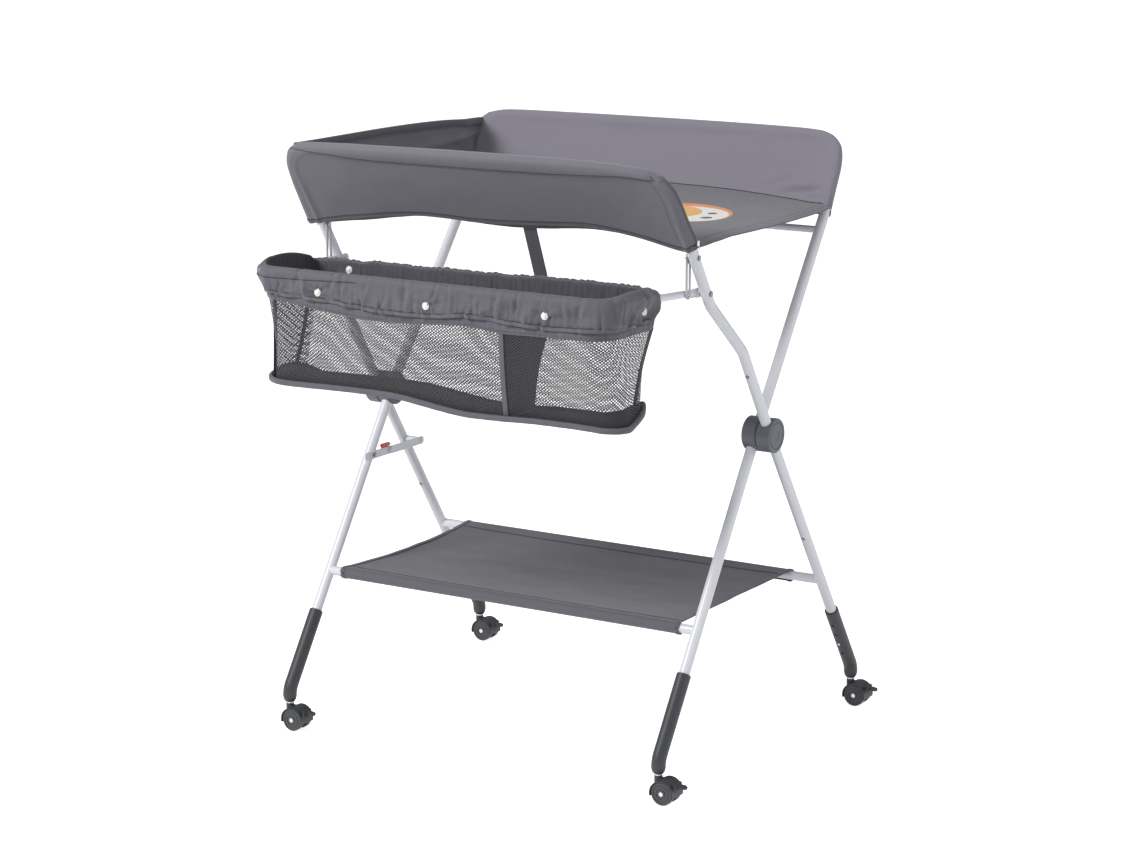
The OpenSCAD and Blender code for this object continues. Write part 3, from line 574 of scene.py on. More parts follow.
def grid(name: str, points: Points, finish: Finish, body: str, closed: bool = False, flip: bool = False) -> Piece:
    """Makes a sheet from rows of points.

    Args:
        name: the piece's name.
        points: its rows of points.
        finish: the finish that dresses it.
        body: the body that it moves with.
        closed: whether the last column joins the first.
        flip: whether its faces are turned over.

    Returns:
        The new object.
    """
    rows, cols = points.shape[:2]
    faces = []
    for i in range(rows - 1):
        for j in range(cols if closed else cols - 1):
            k = (j + 1) % cols
            quad = (i * cols + j, i * cols + k, (i + 1) * cols + k, (i + 1) * cols + j)
            faces.append(quad[::-1] if flip else quad)
    across = np.zeros((rows, cols))
    along = np.zeros((rows, cols))
    across[:, 1:] = np.cumsum(np.linalg.norm(np.diff(points, axis=1), axis=2), axis=1)
    along[1:] = np.cumsum(np.linalg.norm(np.diff(points, axis=0), axis=2), axis=0)
    flat = np.stack((across.ravel(), along.ravel()), axis=1) / 100
    return new_object(name, points, faces, finish, body, flat)


def frames(path: Points, closed: bool = False) -> Points:
    """Returns the direction of travel at each point of a path."""
    step = np.roll(path, -1, axis=0) - np.roll(path, 1, axis=0) if closed else np.gradient(path, axis=0)
    return unit(step)


def soft_ring(count: int = 12) -> list[tuple[float, float]]:
    """Returns a rounded square outline that reaches from -1 to 1.

    Args:
        count: how many points it has.

    Returns:
        Its points.
    """
    ring = []
    for angle in np.linspace(0, 2 * math.pi, count, endpoint=False):
        x, y = math.cos(angle), math.sin(angle)
        ring.append((math.copysign(abs(x) ** 0.5, x), math.copysign(abs(y) ** 0.9, y)))
    return ring


def tape(name: str, path: Points, up: Points, size: tuple[float, float], finish: Finish, body: str,
         closed: bool = False) -> Piece:
    """Lays a flat tape with rounded edges along a path.

    Args:
        name: the piece's name.
        path: its middle line.
        up: the direction away from what it lies on, for each point or for all.
        size: its width and its thickness.
        finish: the finish that dresses it.
        body: the body that it moves with.
        closed: whether the path is a loop.

    Returns:
        The new object.
    """
    ahead = frames(path, closed)
    side = unit(np.cross(ahead, np.broadcast_to(np.asarray(up, float), path.shape)))
    top = np.cross(side, ahead)
    ring = soft_ring()
    points = np.stack([path + side * (x * size[0] / 2) + top * (y * size[1] / 2) for x, y in ring], axis=1)
    rows, cols = points.shape[:2]
    faces = []
    for i in range(rows if closed else rows - 1):
        n = (i + 1) % rows
        faces += [(i * cols + j, n * cols + j, n * cols + (j + 1) % cols, i * cols + (j + 1) % cols)
                  for j in range(cols)]
    if not closed:
        faces += [tuple(range(cols)), tuple(range((rows - 1) * cols, rows * cols))[::-1]]
    flat = np.stack((np.tile([x * size[0] / 2 for x, _ in ring], rows), np.repeat(lengths(path), cols)), axis=1)
    return new_object(name, points, faces, finish, body, flat / 100)


def stitches(name: str, path: Points, up: Points, body: str, pitch: float = 0.42,
             finish: Finish = THREAD) -> Piece:
    """Sews a row of short raised stitches along a path.

    Args:
        name: the piece's name.
        path: the line that the stitches follow.
        up: the direction away from the cloth, for each point or for all.
        body: the body that they move with.
        pitch: how far one stitch is from the next.
        finish: the finish of the thread.

    Returns:
        The new object.
    """
    run = lengths(path)
    count = max(2, int(run[-1] / pitch))
    at = (np.arange(count) + 0.5) * run[-1] / count
    lift = np.broadcast_to(np.asarray(up, float), path.shape)
    middle, lift, ahead = (read_along(at, run, table) for table in (path, lift, frames(path)))
    side = unit(np.cross(ahead, lift))
    corners = [middle + ahead * (a * pitch * 0.34) + side * (b * 0.035) + lift * (c * 0.06)
               for a, b, c in STITCH_CORNERS]
    points = np.stack(corners, axis=1)
    faces = [tuple(i * len(corners) + m for m in face) for i in range(count) for face in STITCH_FACES]
    return new_object(name, points, faces, finish, body)


def declare_sheet(piece: Piece,
                  size: Optional[tuple[float, float]] = None) -> None:
    """Works out a sheet's flat size and the share of it that its cloth covers, and keeps neither.

    Args:
        piece: the sheet, whose first coordinates are those of its flat cut.
        size: the flat cut's width and length in metres, where it isn't read from the coordinates.
    """
    cut = np.zeros(2 * len(piece.data.loops))
    piece.data.uv_layers[0].data.foreach_get("uv", cut)
    spread = np.ptp(cut.reshape(-1, 2), axis=0)
    area = sum(polygon.area for polygon in piece.data.polygons)
    width, length = size or (float(spread[0]), float(spread[1]))
    filled = area / (width * length)
    if not LEAST_FILL <= filled <= 1.0:
        length, filled = area / width, 1.0


def span_frames(pieces: Sequence[Piece]) -> None:
    """Bakes the placement of pieces of cloth into their meshes.

    Args:
        pieces: the cloth and what is sewn to it.
    """
    for piece in pieces:
        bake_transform(piece)


# ---------------------------------------------------------------- changing top


class Side(Enum):
    """Which long side a rim stands on."""

    FRONT = -1
    REAR = 1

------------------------

Copy the data above exactly. Every line must be included.

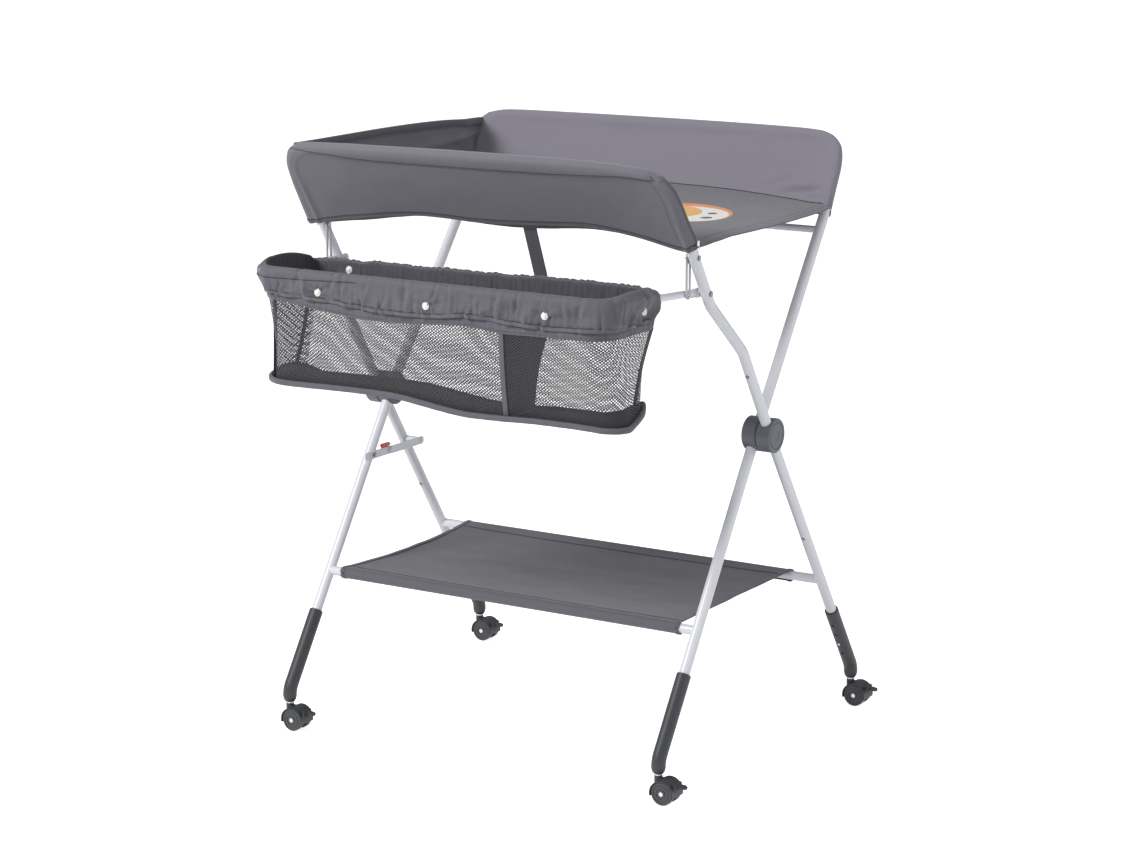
The OpenSCAD and Blender code for this object continues. Write part 3, from line 574 of scene.py on. More parts follow.
def grid(name: str, points: Points, finish: Finish, body: str, closed: bool = False, flip: bool = False) -> Piece:
    """Makes a sheet from rows of points.

    Args:
        name: the piece's name.
        points: its rows of points.
        finish: the finish that dresses it.
        body: the body that it moves with.
        closed: whether the last column joins the first.
        flip: whether its faces are turned over.

    Returns:
        The new object.
    """
    rows, cols = points.shape[:2]
    faces = []
    for i in range(rows - 1):
        for j in range(cols if closed else cols - 1):
            k = (j + 1) % cols
            quad = (i * cols + j, i * cols + k, (i + 1) * cols + k, (i + 1) * cols + j)
            faces.append(quad[::-1] if flip else quad)
    across = np.zeros((rows, cols))
    along = np.zeros((rows, cols))
    across[:, 1:] = np.cumsum(np.linalg.norm(np.diff(points, axis=1), axis=2), axis=1)
    along[1:] = np.cumsum(np.linalg.norm(np.diff(points, axis=0), axis=2), axis=0)
    flat = np.stack((across.ravel(), along.ravel()), axis=1) / 100
    return new_object(name, points, faces, finish, body, flat)


def frames(path: Points, closed: bool = False) -> Points:
    """Returns the direction of travel at each point of a path."""
    step = np.roll(path, -1, axis=0) - np.roll(path, 1, axis=0) if closed else np.gradient(path, axis=0)
    return unit(step)


def soft_ring(count: int = 12) -> list[tuple[float, float]]:
    """Returns a rounded square outline that reaches from -1 to 1.

    Args:
        count: how many points it has.

    Returns:
        Its points.
    """
    ring = []
    for angle in np.linspace(0, 2 * math.pi, count, endpoint=False):
        x, y = math.cos(angle), math.sin(angle)
        ring.append((math.copysign(abs(x) ** 0.5, x), math.copysign(abs(y) ** 0.9, y)))
    return ring


def tape(name: str, path: Points, up: Points, size: tuple[float, float], finish: Finish, body: str,
         closed: bool = False) -> Piece:
    """Lays a flat tape with rounded edges along a path.

    Args:
        name: the piece's name.
        path: its middle line.
        up: the direction away from what it lies on, for each point or for all.
        size: its width and its thickness.
        finish: the finish that dresses it.
        body: the body that it moves with.
        closed: whether the path is a loop.

    Returns:
        The new object.
    """
    ahead = frames(path, closed)
    side = unit(np.cross(ahead, np.broadcast_to(np.asarray(up, float), path.shape)))
    top = np.cross(side, ahead)
    ring = soft_ring()
    points = np.stack([path + side * (x * size[0] / 2) + top * (y * size[1] / 2) for x, y in ring], axis=1)
    rows, cols = points.shape[:2]
    faces = []
    for i in range(rows if closed else rows - 1):
        n = (i + 1) % rows
        faces += [(i * cols + j, n * cols + j, n * cols + (j + 1) % cols, i * cols + (j + 1) % cols)
                  for j in range(cols)]
    if not closed:
        faces += [tuple(range(cols)), tuple(range((rows - 1) * cols, rows * cols))[::-1]]
    flat = np.stack((np.tile([x * size[0] / 2 for x, _ in ring], rows), np.repeat(lengths(path), cols)), axis=1)
    return new_object(name, points, faces, finish, body, flat / 100)


def stitches(name: str, path: Points, up: Points, body: str, pitch: float = 0.42,
             finish: Finish = THREAD) -> Piece:
    """Sews a row of short raised stitches along a path.

    Args:
        name: the piece's name.
        path: the line that the stitches follow.
        up: the direction away from the cloth, for each point or for all.
        body: the body that they move with.
        pitch: how far one stitch is from the next.
        finish: the finish of the thread.

    Returns:
        The new object.
    """
    run = lengths(path)
    count = max(2, int(run[-1] / pitch))
    at = (np.arange(count) + 0.5) * run[-1] / count
    lift = np.broadcast_to(np.asarray(up, float), path.shape)
    middle, lift, ahead = (read_along(at, run, table) for table in (path, lift, frames(path)))
    side = unit(np.cross(ahead, lift))
    corners = [middle + ahead * (a * pitch * 0.34) + side * (b * 0.035) + lift * (c * 0.06)
               for a, b, c in STITCH_CORNERS]
    points = np.stack(corners, axis=1)
    faces = [tuple(i * len(corners) + m for m in face) for i in range(count) for face in STITCH_FACES]
    return new_object(name, points, faces, finish, body)


def declare_sheet(piece: Piece,
                  size: Optional[tuple[float, float]] = None) -> None:
    """Works out a sheet's flat size and the share of it that its cloth covers, and keeps neither.

    Args:
        piece: the sheet, whose first coordinates are those of its flat cut.
        size: the flat cut's width and length in metres, where it isn't read from the coordinates.
    """
    cut = np.zeros(2 * len(piece.data.loops))
    piece.data.uv_layers[0].data.foreach_get("uv", cut)
    spread = np.ptp(cut.reshape(-1, 2), axis=0)
    area = sum(polygon.area for polygon in piece.data.polygons)
    width, length = size or (float(spread[0]), float(spread[1]))
    filled = area / (width * length)
    if not LEAST_FILL <= filled <= 1.0:
        length, filled = area / width, 1.0


def span_frames(pieces: Sequence[Piece]) -> None:
    """Bakes the placement of pieces of cloth into their meshes.

    Args:
        pieces: the cloth and what is sewn to it.
    """
    for piece in pieces:
        bake_transform(piece)


# ---------------------------------------------------------------- changing top


class Side(Enum):
    """Which long side a rim stands on."""

    FRONT = -1
    REAR = 1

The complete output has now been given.